Jika ada yang bertanya, ia akan berpura-pura menjadi suaminya. Dan rencana itu berhasil dengan sangat baik.
Dengan menggunakan kartu identitas palsu serta sebuah alasan baru saja mengunjungi keluarga di Irak yang dikuasai Kurdi, Murad dan Nasser berhasil melewati banyak pos pemeriksaan ISIS sampai ia bertemu kembali dengan dua saudara laki-lakinya di sebuah kamp pengungsian.
Tapi perjuangan Murad belum berhenti sampai di situ.
Saat dilakukan filter terhadap para pengungsi baru, Murad akhirnya tahu apa yang telah terjadi dengan orang-orang terkasihnya.
Ibunya telah ditembak dan dikubur di sebuah kuburan dangkal bersama dengan 85 perempuan Yazidi lainnya.
Lima saudara laki-lakinya dieksekusi. Keponakannya diculik ISIS dan akan dicucui otaknya. Dan dua saudara perempuannya, masih di dalam tahanan.
Untungnya, salah satu saudara laki-lakinya berhasil ditemukan di rumah sakit terdekat. Murad menolak bercerita kepada saudara laki-lakinya yang masih hidup tentang apa saja yang telah ia alami.
Ia tahu, cerita tersebut justru akan menyakiti keluarganya.
Meski begitu, Murad menceritakan beberapa penggal kisahnya kepada beberapa reporter berita. Ketika Murad Ismael, direktur eksekutif Yazda, sebuah kelompok advokasi Yazidi, sedang mencari orang yang mau bercerita kepadanya untuk dibawa ke Dewa Keamanan PBB, Murad bersedia bercerita.

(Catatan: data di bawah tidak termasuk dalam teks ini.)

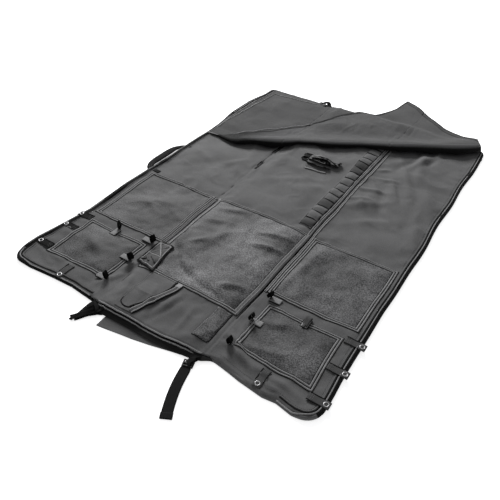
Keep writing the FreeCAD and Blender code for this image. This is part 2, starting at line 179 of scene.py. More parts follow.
def relief(side, x, y):
    """Simulated wrinkle height of a zone, read from its grid."""
    if side not in RELIEF:
        return np.zeros(np.broadcast(x, y).shape)
    x0, y0, heights = RELIEF[side]
    rows, columns = heights.shape
    u = np.clip((x - x0) / RELIEF_STEP, 0, columns - 1.001)
    v = np.clip((y - y0) / RELIEF_STEP, 0, rows - 1.001)
    i, j = v.astype(int), u.astype(int)
    u, v = smooth(u - j), smooth(v - i)
    low = heights[i, j] * (1 - u) + heights[i, j + 1] * u
    high = heights[i + 1, j] * (1 - u) + heights[i + 1, j + 1] * u
    return low * (1 - v) + high * v


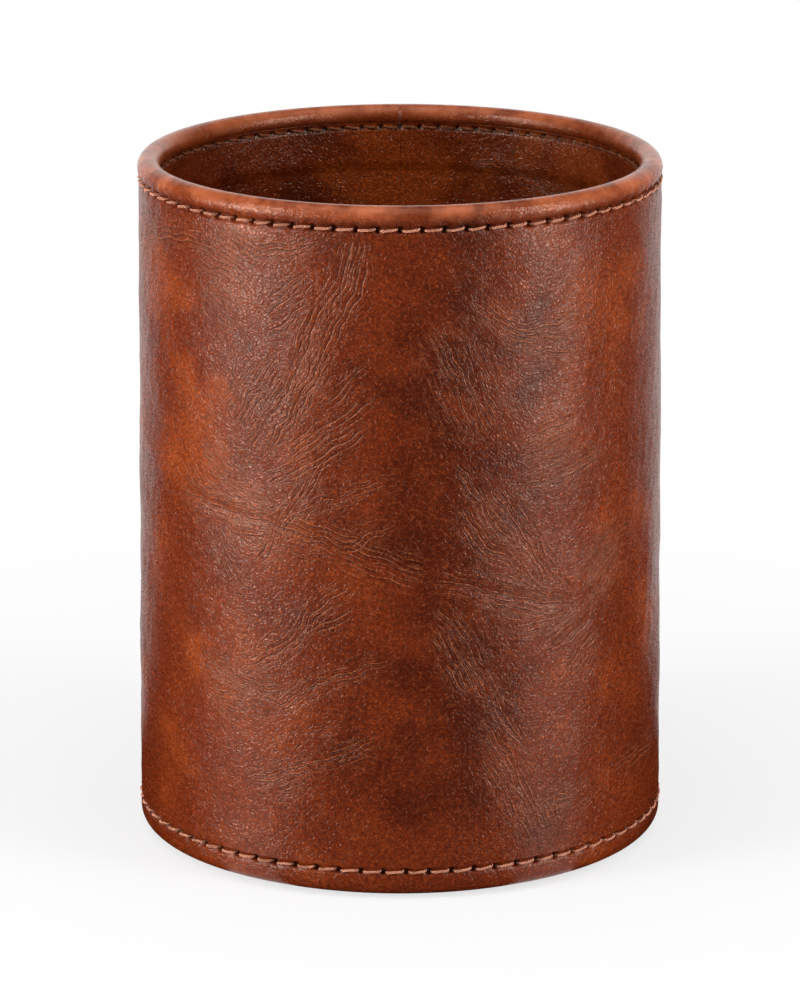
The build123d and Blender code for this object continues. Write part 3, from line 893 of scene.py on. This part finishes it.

Lebih dari setahun kemudian, Murad diterbangkan melintasi Samudra Atlantik untuk pertama kalinya. Tujuannya adalah New York, di mana ia harus berpidato di depan PBB.
Dengan tenang, ia bilang: “Kalian adalah yang menentukan apakah gadis-gadis lain, di belahan dunia lain, akan menjalani kehidupan yang sederhana atau dipaksa hidup dalam penderitaan dan perbudakan—seperti aku.”
Pidato itu kemudian menjadi titik balik.